Bryce paused and winked at Pierce who was standing at his elbow, “Any questions? Yes, I’m sure. Of course I’m sure. Any other questions? Good luck, Okay.”
He hung up.
As Caesar once said, the dice were rolling.
Pierce, beside him through it all, simply stood there, his eyes wide and his face sharp with curiosity and incredulity, his body twitching now and then from the infection of the excitement which rippled over the room. That excitement had been there, though Bryce had not permitted himself to indulge in it in any visible way. He had showed Pierce a new facet to his operations, one which Pierce could not anticipate immediately, one in which only he, Bryce, could make the snap decisions and evaluate the immediate responses demanded of him.
That was with the first call.
* * *
With the second one Pierce began to contribute, rising to the occasion as he had so often and quickly done in the past. He began pacing up and down between calls, smoking furiously and laughing under his breath.
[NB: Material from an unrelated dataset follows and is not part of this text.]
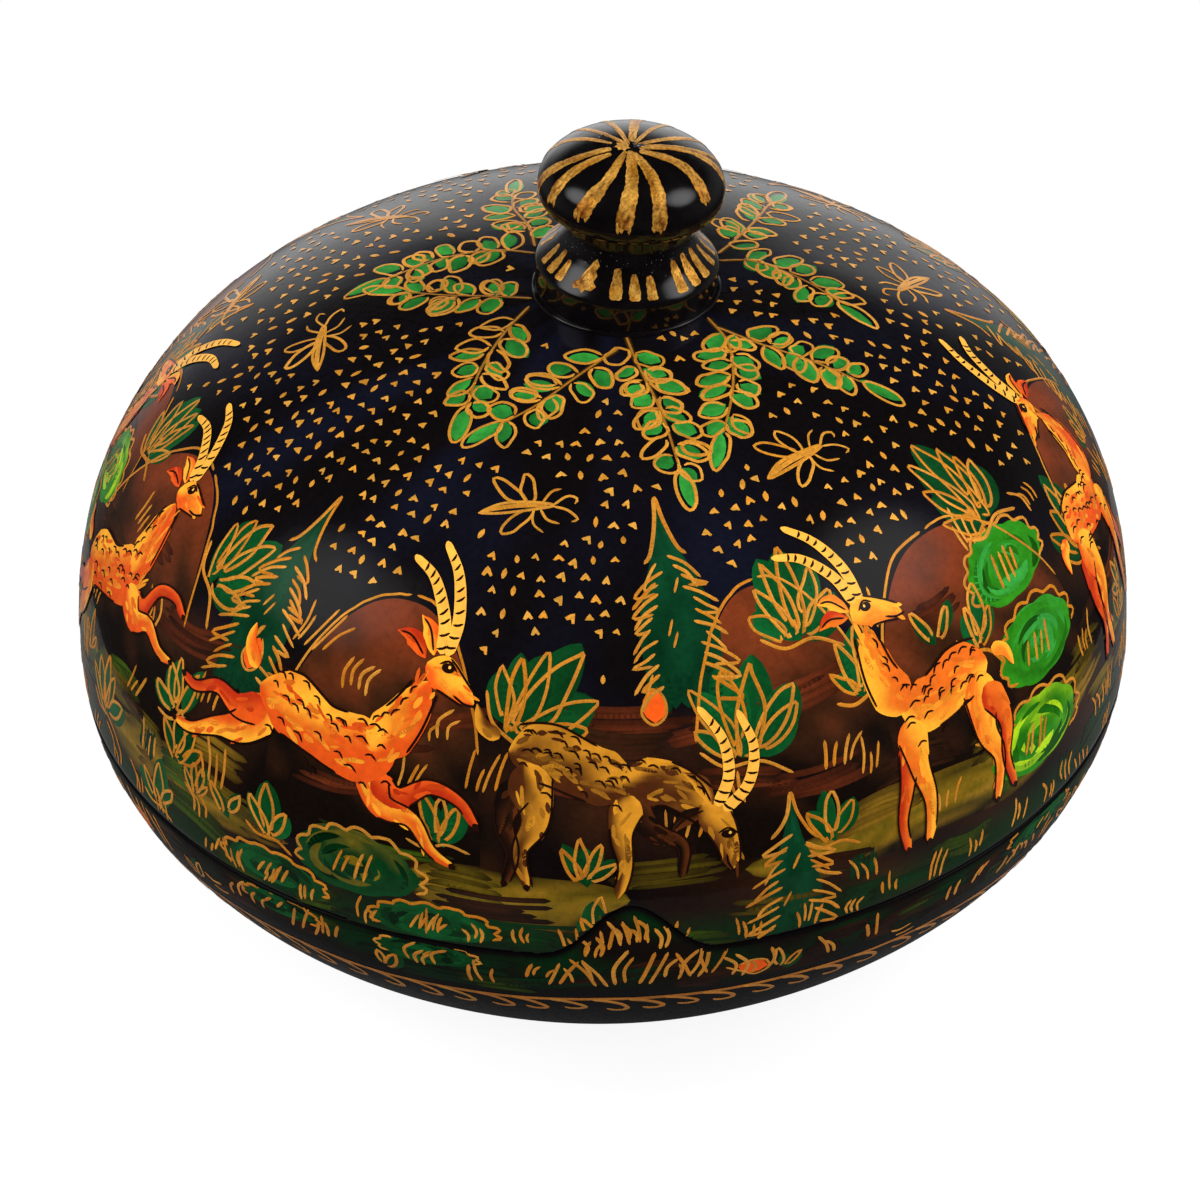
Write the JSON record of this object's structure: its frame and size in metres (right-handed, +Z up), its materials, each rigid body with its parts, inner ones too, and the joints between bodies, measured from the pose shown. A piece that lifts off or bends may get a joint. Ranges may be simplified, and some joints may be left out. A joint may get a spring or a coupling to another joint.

“Tell ’em the police are breaking down the door,” he suggested during the third call. “Say you’re hypnoed to hold out against questioning five days at the most, two hours more likely.”
His suggestions were a howl. Bryce repeated them into the phone with counterfeit desperation and was rewarded by the sounds of panic at the other end. He and Pierce chortled over the frantic queries and exclamations from the victim. The whole thing, succinct and pointed and with the dramatic power of simplicity, was one super practical joke which would set the entire solar system scurrying around for the next few weeks.